Vou tentar expô-lo na sua essência, traduzir o seu pensamento,
sobretudo o que ele chama de
"metarraça brasileira", ou seja, o
resultado da mestiçagem de raças
e culturas diferentes. Vou tentar
apresentar isso de uma maneira
neutra. Quero mostrar a explicação dele para o Brasil e espero que
esse pensamento possa ser exposto de modo cristalino. Ele não é o
único explicador do Brasil. Ele se
contrapõe e se complementa com
outros como Sergio Buarque de
Holanda e Caio Prado Júnior. Se
tudo der certo, gostaria de fazer
também um documentário sobre
a obra desses outros pensadores.
Folha - A sua cinematografia
dos anos 60 e 70 se afastou um
pouco do político e se aproximou mais do erótico. Para Freyre, o Brasil era um país em que a
sensualidade superava a racionalidade. Trabalhar com Freyre
uniria os lados de sua carreira?
Pereira dos Santos -Poxa, eu
acho que é exatamente isso. Gilberto Freyre quando escreveu
"Casa-Grande & Senzala" disse
ter tido um prazer enorme, erótico. Eu vou tomar emprestado essas palavras dele e tentar fazer um
filme chegando perto desse prazer que ele teve. Claro que não
vou tentar me igualar, mas gostaria muito de dividir esse prazer
erótico que ele sentiu.
Folha - Em 1982, Freyre criou o
termo Brasil "rurbano", para definir o atraso brasileiro. Seu cinema é nesse sentido freyriano?

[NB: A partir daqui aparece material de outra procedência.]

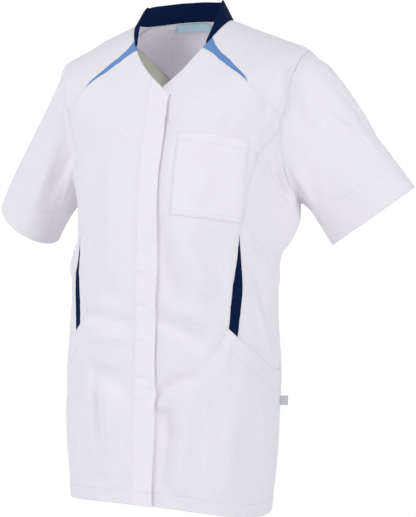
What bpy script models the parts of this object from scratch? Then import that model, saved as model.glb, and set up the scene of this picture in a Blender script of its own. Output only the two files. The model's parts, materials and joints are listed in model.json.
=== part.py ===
"""Hip-length nurse's tunic, held open in the hollow form of its wearer.

The front faces -Y, the wearer's left is +X and +Z is up. The origin is the middle of the
base of the neck, where the wearer's shoulders carry the tunic. Sizes are in millimetres
and angles in degrees until a mesh is made, which is in metres.

The cloth is one surface. A place on it is an angle round the body, 0 at the centre front,
90 at the side and 180 at the centre back, and a level, which is the height of the rings
round the body. Rings above the armpit bend up over the shoulders, and ring 0 is the
neckline. Each piece is a patch of that surface between its seams, given a thickness.
"""

import bpy
import numpy as np

MM = 0.001
LEFT, RIGHT = 1, -1

# Cloth and seams
CLOTH = 1.2
BAND = 2.4  # placket and collar, which are several layers of cloth
THIN_INSERT = 1.0
LABEL = 0.8
SEAM_GAP = 0.4  # at the middle of the cloth's thickness, which leaves about 0.3 between the faces
LAP_GAP = 0.5  # between layers that lie on each other

# Front closing
LAP = 16.0  # the placket's edge lies this far past the centre front
PLACKET_WIDTH = 34.0
LAP_COLUMNS = (-13.0, -5.0, 5.0, 20.0)  # the left front's first columns, which go on under the placket
NECK_LAP = 3.0  # further behind it at the neckline
LAP_FADE = 26.0  # degrees over which the left front comes back out from under it

# Neck and collar
NECK_CORNER = (42.5, 53.5)  # the light insert's two corners on the neckline
COLLAR_HEIGHT = 37.0  # at the sides of the neck
COLLAR_BACK = 32.0  # height at the centre back
COLLAR_LEAN = 17.0  # how far the collar's top edge leans in over the wearer's neck
COLLAR_TIP = 3.0  # height left at the collar's front ends
COLLAR_START, COLLAR_FULL = 46.5, 88.0  # angles of the front end and of the full height
COLLAR_TAPER = 0.8
COLLAR_CENTRE = 15.0  # distance back of the point that the collar leans towards
LABEL_HALF_ANGLE = 17.0
LABEL_LEVELS = (-20.0, -2.0)
TAG_LEVELS = (-597.0, -583.0)
TAG_DIRECTION = (0.9, 0.43, 0)
TAG_WIDTH = 12.0
POCKET_GAP = 0.8
YOKE_BACK = 122.0  # the angle where the yoke meets the back at the neckline

SIDE_SEAM = 93.0
POCKET_BAG = -660.0  # the level where the back of a hip pocket ends
BAG_GAP = 1.0
MOUTH_FADE = 22.0  # height over which the side piece sinks to behind the pocket's mouth
INSERT_POINT, WAIST_POINT = 6.0, 11.0  # where the inserts are cut blunt, short of the seams' meeting point

VEE_STRAIGHT = 0.6  # 1 makes the neck's V straight, less bows it
FRONT_SLOPE = 0.37  # how far the chest comes forward for each millimetre down
FRONT_COLUMNS = 13  # columns of faces across a front

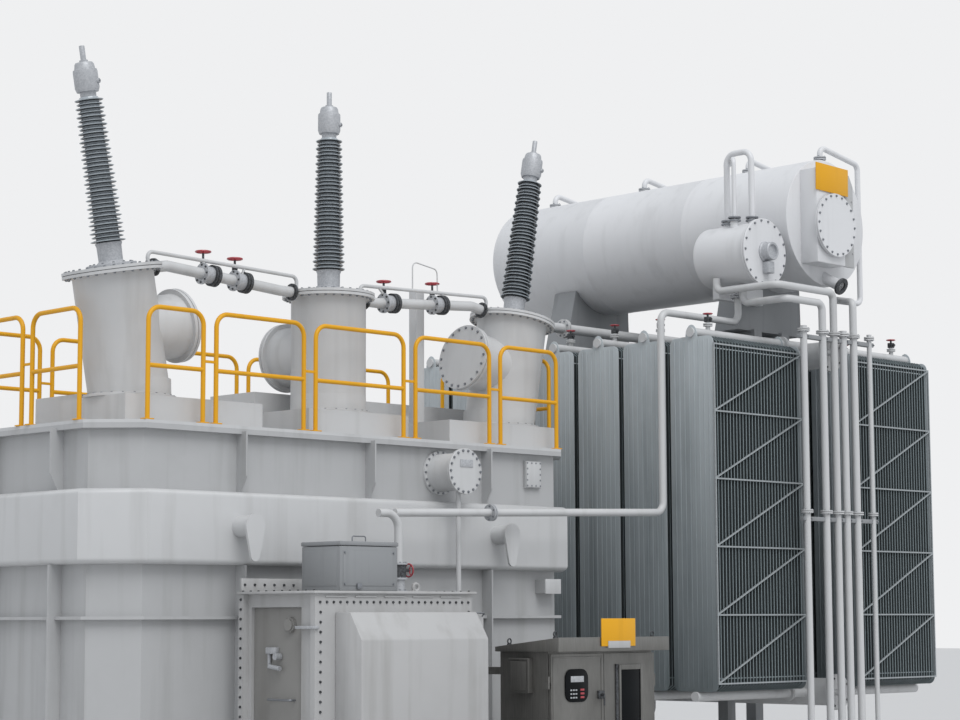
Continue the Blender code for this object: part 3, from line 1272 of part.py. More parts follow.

Pereira dos Santos - Sim. Sempre procurei nos meus filmes
mostrar as contradições brasileiras. Concordo com Freyre no sentido de que o Brasil só seria moderno se entendesse a sua pluralidade cultural. Esse discurso agora
da globalização, de aderir a isso
ou aquilo, é difícil pensar numa
coisa só, numa homogeneidade.
Folha - O sr. acha que esse
"boom" comemorativo em função dos 500 anos do Brasil dá
margem a um ufanismo barato?
Pereira dos Santos -Tudo isso
que está surgindo em função dessas datas todas são um bom pretexto para se repensar certas coisas. Está surgindo um conjunto
de pesquisas, um reencontro com
o Brasil. "Casa-Grande & Senzala" é um livro que explica o Brasil.
O livro não é unimetodológico,
ele é plurimetodológico, não é
cronológico, é psicológico. É uma
busca do tempo perdido, como
em Proust, só que a busca do tempo perdido do Brasil (risos).